The Grant Drop Dilemma

As I’ve been working with clients on grant applications, I keep running across issues that anybody filing for grant funds should consider when seeking a grant. I recently realized that the short time frame for many state grants is out of synch with the reality of the way that ISPs can add customers to a network.

Grants generally pay only for the capital cost of assets. The largest cost for fiber grants is likely the cost of the fiber running up and down streets to pass customers. The second largest cost in many grants is the fiber drops that connect from the street to customers.
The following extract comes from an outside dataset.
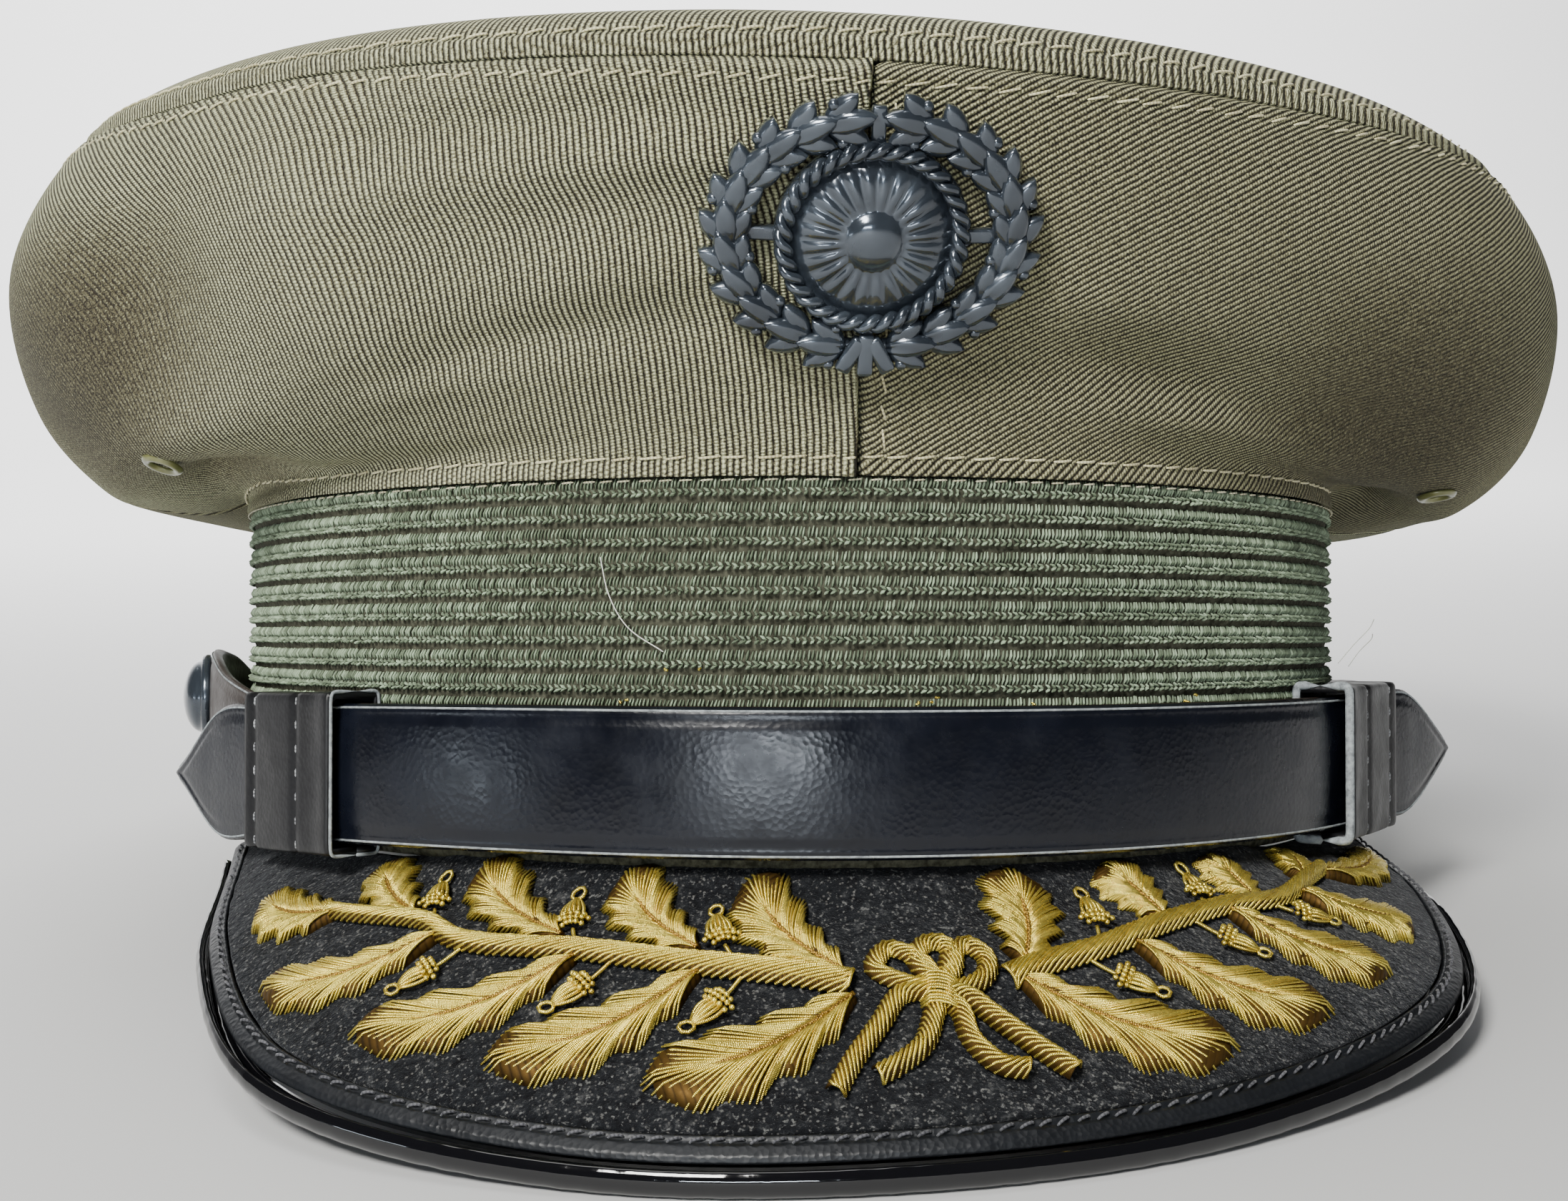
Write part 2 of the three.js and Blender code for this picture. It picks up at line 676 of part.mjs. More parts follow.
// Finishes
function finish(color, roughness, metalness = 0) {
  return new THREE.MeshStandardMaterial({ color, roughness, metalness });
}
const crownCloth = finish(0x5a543f, 0.9);
const braid = finish(0x59604a, 0.9);
const blackFelt = finish(0x17171a, 0.95);
const blackLeather = finish(0x0d0e12, 0.35);
const patent = finish(0x08080a, 0.12);
const bullion = finish(0xc9a24c, 0.4, 0.8);
const blackMetal = finish(0x15161a, 0.4, 0.7);
const eyeletPaint = finish(0x4c4833, 0.35, 0.5);

const cap = new THREE.Group();
function add(name, geometry, material) {
  geometry.computeVertexNormals();
  const mesh = new THREE.Mesh(geometry, material);
  mesh.name = name;
  cap.add(mesh);
}

add('band_braid', bandBraid(), braid);
add('crown_quarter_front_left', crownQuarter(-90 + seamTurn, crownTurn - seamTurn), crownCloth);
add('crown_quarter_front_right', crownQuarter(crownTurn + seamTurn, 90 - seamTurn), crownCloth);
add('crown_quarter_back_right', crownQuarter(90 + seamTurn, 180 + crownTurn - seamTurn), crownCloth);
add('crown_quarter_back_left', crownQuarter(180 + crownTurn + seamTurn, 270 - seamTurn), crownCloth);
add('crown_top', crownTop(), crownCloth);
add('peak_cloth', peakLayer(flangeReach + gap, 0, -peakCloth, 4), blackFelt);
const boardTop = -peakCloth - gap;
add('peak_board', peakLayer(rollRadius * 2 + gap, boardTop, boardTop - peakBoard, 3), blackLeather);
add('peak_binding', peakBinding(), patent);
add('strap_front', strap(frontStrapCourse, strapFrontWall), blackLeather);
add('strap_back', strap(backStrapCourse, strapBackWall), blackLeather);
for (const [name, span] of Object.entries(keeperSpans)) add(name, keeper(span), blackLeather);
for (const [name, place] of Object.entries(buttonPlaces)) add(name, button(place), blackMetal);
for (const [name, place] of Object.entries(eyeletPlaces)) add(name, eyelet(place), eyeletPaint);
add('cap_badge', capBadge(), blackMetal);
add('oak_spray_left', oakSpray(leavesLeft, acornsLeft, stemLeft, stemWidthsLeft), bullion);
add('oak_spray_right', oakSpray(leavesRight, acornsRight, stemRight, stemWidthsRight), bullion);
add('bow_knot', bowKnot(), bullion);

// The cap rests on two places of the peak's edge and on the back of the band.
const restTurn = 16;
const underEdge = (around) => peakPoint(around, 1 - rollRadius / peakDepth(around), 0.4 - 2 * rollRadius);
const frontLeft = underEdge(-restTurn);
const frontRight = underEdge(restTurn);
const back = beside(168, -ribDepth, 0);
const restUp = frontRight.clone().sub(frontLeft).cross(back.clone().sub(frontLeft)).normalize();
cap.quaternion.setFromUnitVectors(restUp, vector(0, 0, 1));
cap.updateMatrixWorld(true);
const box = new THREE.Box3().setFromObject(cap, true);
const centre = box.getCenter(vector(0, 0, 0));
cap.position.set(-centre.x, -centre.y, -box.min.z);

const part = new THREE.Group();
part.add(cap);
part.updateMatrixWorld(true);

export default part;
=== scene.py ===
"""The looks of a peaked cap: braid band, soft twill crown, felt peak with bullion sprays, leather strap.

Lengths are millimetres in the cap's own frame, where the band stands upright, -Y is the front and
+Z is up. Each finished piece is then tipped the way the cap rests and scaled to metres.
"""

import math

import bmesh
import bpy
import numpy as np
from mathutils import Matrix, Vector


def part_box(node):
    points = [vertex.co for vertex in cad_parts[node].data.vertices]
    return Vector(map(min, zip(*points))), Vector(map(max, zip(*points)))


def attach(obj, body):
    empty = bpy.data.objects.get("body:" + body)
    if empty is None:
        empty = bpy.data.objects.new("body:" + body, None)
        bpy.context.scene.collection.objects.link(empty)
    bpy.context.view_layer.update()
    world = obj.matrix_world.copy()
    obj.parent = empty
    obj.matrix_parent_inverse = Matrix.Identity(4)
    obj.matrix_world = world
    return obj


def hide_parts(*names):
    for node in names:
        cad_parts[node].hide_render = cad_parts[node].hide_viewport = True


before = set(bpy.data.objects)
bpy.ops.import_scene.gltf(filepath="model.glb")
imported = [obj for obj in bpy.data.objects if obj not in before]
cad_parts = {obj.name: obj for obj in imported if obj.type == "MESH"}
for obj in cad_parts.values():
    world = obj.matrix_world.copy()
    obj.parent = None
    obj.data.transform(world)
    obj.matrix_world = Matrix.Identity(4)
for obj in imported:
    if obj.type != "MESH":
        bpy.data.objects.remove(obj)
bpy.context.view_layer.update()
chance = np.random.default_rng(7)

# Driving dimensions, the same as the frame's
MM = 0.001
BAND_HALF_WIDTH = 88.0
BAND_HALF_LENGTH = 102.0
BAND_HEIGHT = 48.0
BAND_WALL = 3.0
RIB_COUNT = 16
RIB_PITCH = BAND_HEIGHT / RIB_COUNT
RIB_DEPTH = 0.7
CLOTH_WALL = 1.5
CROWN_TURN = -3.0
CROWN_SKEW = 0.028
PEAK_TURN = -1.2
PEAK_ROLL = 0.042
PEAK_OVERHANG = 34.8
PEAK_SPAN = 70.0
PEAK_TUCK = 2.0
PEAK_TOP = -0.5
PEAK_BULGE = 2.5
PEAK_CLOTH = 1.2
PEAK_COVE = 1.7
PEAK_COVE_PLACE = 0.045
PEAK_COVE_WIDTH = 0.075
PEAK_COVE_SPAN = 43.0
PEAK_COVE_FADE = 7.0
PEAK_BOARD = 1.8
ROLL_RADIUS = 1.95
FLANGE_REACH = 6.4
FLANGE_TOP = 0.3
ROLL_CENTRE = FLANGE_TOP + 0.1 - ROLL_RADIUS
STRAP_WIDTH = 18.2
STRAP_FRONT_WALL = 2.0
STRAP_BACK_WALL = 1.6
GAP = 0.3
REST_TURN = 16
REST_BACK = 168
EDGE_SLACK = 0.001

# The crown's outline from the band up over the edge to the middle of the top, a row for each level
CROWN_LEVELS = [
    # half_width, front_reach, back_reach, front_z, side_z, back_z
    (88.3, 102.3, 102.3, 48.5, 48.5, 48.5),
    (89.0, 103.3, 103.5, 52.0, 50.1, 50.0),
    (95.2, 105.0, 112.0, 56.0, 47.8, 45.0),
    (103.6, 108.5, 126.0, 62.0, 47.7, 42.0),
    (111.4, 113.0, 134.0, 69.5, 49.5, 50.0),
    (121.0, 118.5, 137.0, 79.0, 60.0, 60.0),
    (124.0, 122.0, 136.0, 86.8, 79.0, 71.0),
    (114.6, 123.0, 130.0, 93.0, 96.6, 79.0),
    (101.5, 118.0, 123.0, 99.0, 103.2, 83.0),
    (90.0, 101.0, 105.0, 101.5, 100.0, 85.0),
    (50.0, 60.0, 60.0, 97.5, 92.0, 85.0),
    (0.0, 0.0, 0.0, 91.0, 91.0, 91.0),
]
TOP_SEAM = 7.0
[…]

I’m seeing many state grant awards with a 2-year construction deadline starting from the date of a grant award, meaning the grants won’t pay for any assets that are completed after the mandatory ending date. Even for a small grant project of a few million dollars, there is a lot to do in the 2-year time frame. The project must be engineered, and construction material ordered. With today’s supply chain issues, there could be a delay of as long as a year to receive all needed construction materials. The network must then be constructed. Hut sites must be created, with concrete pads poured. And only after the fiber has been built and the electronics activated can an ISP begin activating customers.
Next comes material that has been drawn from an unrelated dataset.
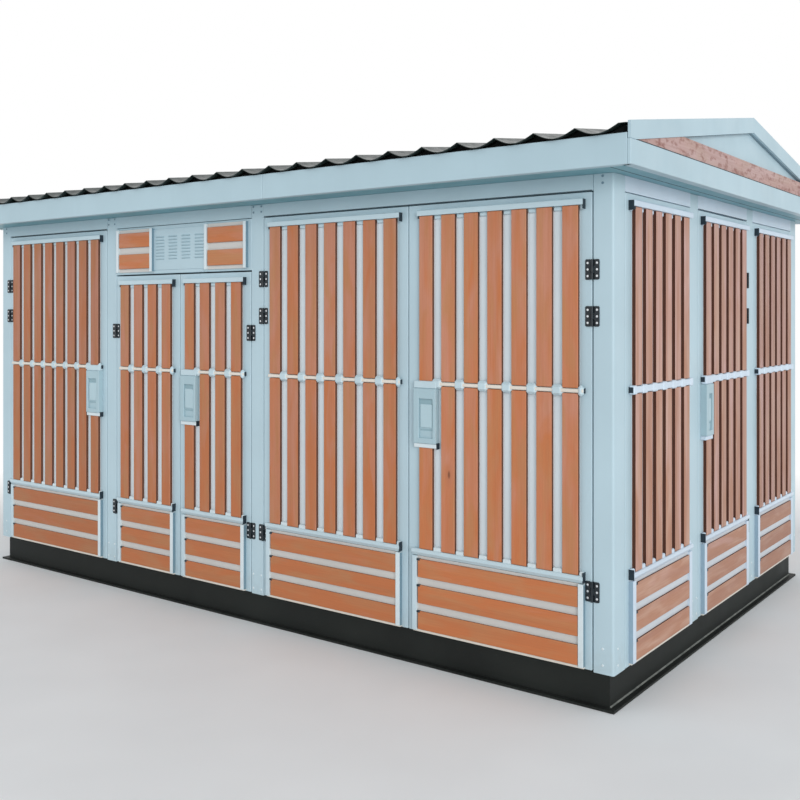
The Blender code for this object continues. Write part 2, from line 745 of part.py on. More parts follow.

A grant application requires an ISP to set a target customer penetration rate. If an ISP sets a target rate of 60%, then the grant includes an award for drops, customer electronics, and installation costs for that many customers – no more. If a grant applicant gets more than the 60% penetration rate, the cost of installing the extra customers comes out of the ISP’s pocket. That may not seem like a big deal, but rural places with long drops can be expensive.

The bigger issue with a 2-year grant is not finishing the installations on time. Experienced ISPs know that it can take 4 or 5 years to fully penetrate a new market. There are always customers ready to be connected when the grant is first announced. These customers take no selling other than announcing a sign-up process.

But other potential customers are not so gung ho. They might wait to see how their neighbors like the service before committing to a new ISP. People in rural areas are often particularly suspicious of claims made by a new ISP because they’ve been burned in the past. They might have been told that a CAF II grant was going to make DSL better – and it didn’t. They might have been given a sales pitch by a wireless ISP promising better broadband and then delivering speeds no better than the DSL. And many have been lured to try satellite broadband and found that it was expensive and wouldn’t do what they needed.

But even the cautious and suspicious potential customers will be won over in time – but the big question with grant funding is if an ISP can get them installed before the ending date of the grant. It’s not going to be an easy thing to do, and I recommend that ISPs start the sales pitch as soon as the grant award is announced. In most rural markets, ISPs know they will eventually get 75% or 80% of the customers, but not within two years of the day they start the engineering.

I’ve seen ISPs that try to avoid this problem by asking for funding to install 100% of drops. That would allow building drops to everybody, including households that will never take service. A smart grant reviewer will disallow this and will not waste valuable grant funding building homes that may never buy broadband.

In summary, an ISP has two concerns with a grant with a short timeframe. Make sure to ask for enough money upfront. If you only ask for enough money to install 50% of customers and then exceed that, then you won’t get extra grant money to cover them. But on the flip side, an ISP must realize that there is often going to be a good chance of not meeting the target penetration rate in a short-term grant. Even if you eventually get 75% households in a grant area, the grant will only reimburse you for customers who were installed before the last day covered by the grant period. For short grants of two years, that means starting the sales process early and diligently to get customers sold and installed before the funding clock runs out.